Beşiktaş ilk yarıdan farklıydı, öne geçmesine rağmen rakip sahada baskı yapıyordu Kayserisporlu oyunculara. Çıkarmak istemiyorlardı rakiplerini. Bunun üzerine Kayserispor yine 2 değişiklik daha yaptı.
Şenol Güneş oyuna 3 oyuncu değiştirerek el attı. Onur’un yerine Rosier, Ghezzal’ın yerine Rashica, Chamberlain’in yerine de Demir Ege’yi aldı; 73. dakikaydı. Rosier ile Ghezzal yine birlikte oynayamadı yani. Sanırım aldığı oyuncuların fizik gücünün düştüğünü düşündü. Peki bu oyuncuların neden fizik gücü yükselmedi hala; bu da bir soru.

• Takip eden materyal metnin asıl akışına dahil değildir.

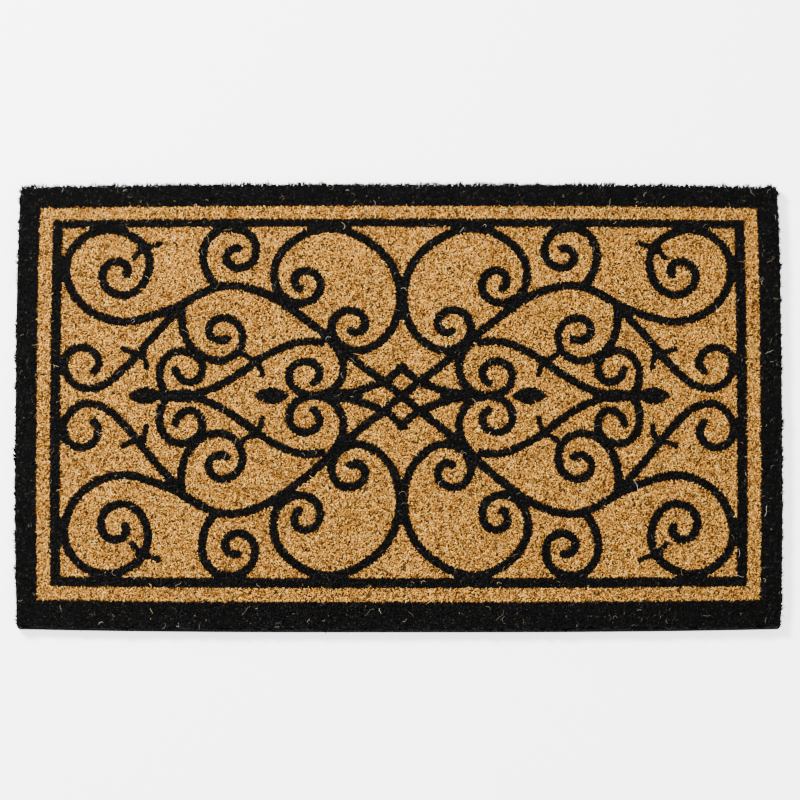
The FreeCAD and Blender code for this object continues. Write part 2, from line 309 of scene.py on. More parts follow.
def strand_material(name, stops, root_painted_shade, grain_contrast, patch_amount, roughness, specular):
    """Coir whose tone changes from strand to strand, with painted shade that darkens each strand
    towards its root.
    """
    found = bpy.data.materials.get(name)
    if found:
        return found
    material, shader = bare_material(name, roughness, specular)
    nodes, links = material.node_tree.nodes, material.node_tree.links
    strand, split = strand_channels(nodes, links)
    grain = place_group(material, fibre_grain_group(), Scale=900.0, Contrast=grain_contrast)
    tone = maths(nodes, links, "ADD", split.outputs["Red"],
                 maths(nodes, links, "SUBTRACT", grain.outputs["Streak"], 0.5), clamp=True)
    base = ramp(nodes, links, tone, stops)
    # painted shade: the colour is darkened towards each strand's root, down to the given share at its
    # foot, for the shade deep in the pile
    height = maths(nodes, links, "POWER", split.outputs["Green"], 0.8)
    shade = maths(nodes, links, "MULTIPLY_ADD", height, 1.0 - root_painted_shade)
    shade.node.inputs[2].default_value = root_painted_shade
    patches = place_group(material, patchiness_group(), Scale=12.0, Amount=patch_amount)
    shade = maths(nodes, links, "MULTIPLY", shade, patches.outputs["Factor"])
    painted_shade_grey = nodes.new("ShaderNodeCombineColor")
    for channel in ("Red", "Green", "Blue"):
        links.new(shade, painted_shade_grey.inputs[channel])
    shaded = mixed(nodes, links, 1.0, base, painted_shade_grey.outputs["Color"], "MULTIPLY")
    tint = mixed(nodes, links, strand.outputs["Alpha"], (1.04, 0.95, 0.60), (0.96, 1.05, 1.40))
    links.new(mixed(nodes, links, 1.0, shaded, tint, "MULTIPLY"), shader.inputs["Base Color"])
    rough = nodes.new("ShaderNodeMapRange")
    rough.inputs["To Min"].default_value = roughness - 0.1
    rough.inputs["To Max"].default_value = min(roughness + 0.12, 1.0)
    links.new(grain.outputs["Streak"], rough.inputs["Value"])
    links.new(rough.outputs["Result"], shader.inputs["Roughness"])
    bump(material, grain.outputs["Height"], 0.5, 0.15 * MM)
    return material


def natural_material(colours):
    """Undyed coir."""
    brown, tan, straw = tuple(colours.brown), tuple(colours.tan), tuple(colours.straw)
    # the first number after the stops is the share of colour that the painted shade leaves at a
    # strand's root
    return strand_material(
        "Natural coir", [(0.0, brown), (0.46, tan), (0.80, straw), (1.0, (1.0, 0.66, 0.18))],
        0.06, 0.5, 0.22, 0.65, 0.12)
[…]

77’de Aboubakar’ın Cenk’e verdiği nefis pası da anlatmak gerekiyor. Cenk kaleciyle karşı karşıya kaldı ama vurmakta geç kaldı. Bunun üzerine topu Rashica’ya verdi. Onun vuruşunu da savunma oyuncuları çıkardı. 79’da da Cenk Tosun yerini Zaytunidov’a bıraktı.
Ve Necip girmeden maç bitmez! Şişman kadın sahneye çıkmadan opera bitmez gibi bir şey bu. Mutlaka oynuyor! 89’da girdi, bence maçın adamı olan Salih’in yerine.
Sonuç olarak şunları ekleyeyim. İlk yarıdaki Beşiktaş’la ikinci yarıdaki Beşiktaş arasında dağlar kadar fark vardı. Kayserispor’un ilk yarının hemen başında attığı gol siyah beyazlı takımı ayağa kaldırdı adeta. O golden sonra bambaşka bir Beşiktaş ortaya çıktı. Önce beraberliği sağladı, ardından öne geçti. Galibiyet iyi güzel de hemen her maçta ilk 45 dakikaların çöpe atılması nasıl önlenecek acaba? Her şey bir yana da ben Salih’in attığı o müthiş pasa takılıp kaldım hala.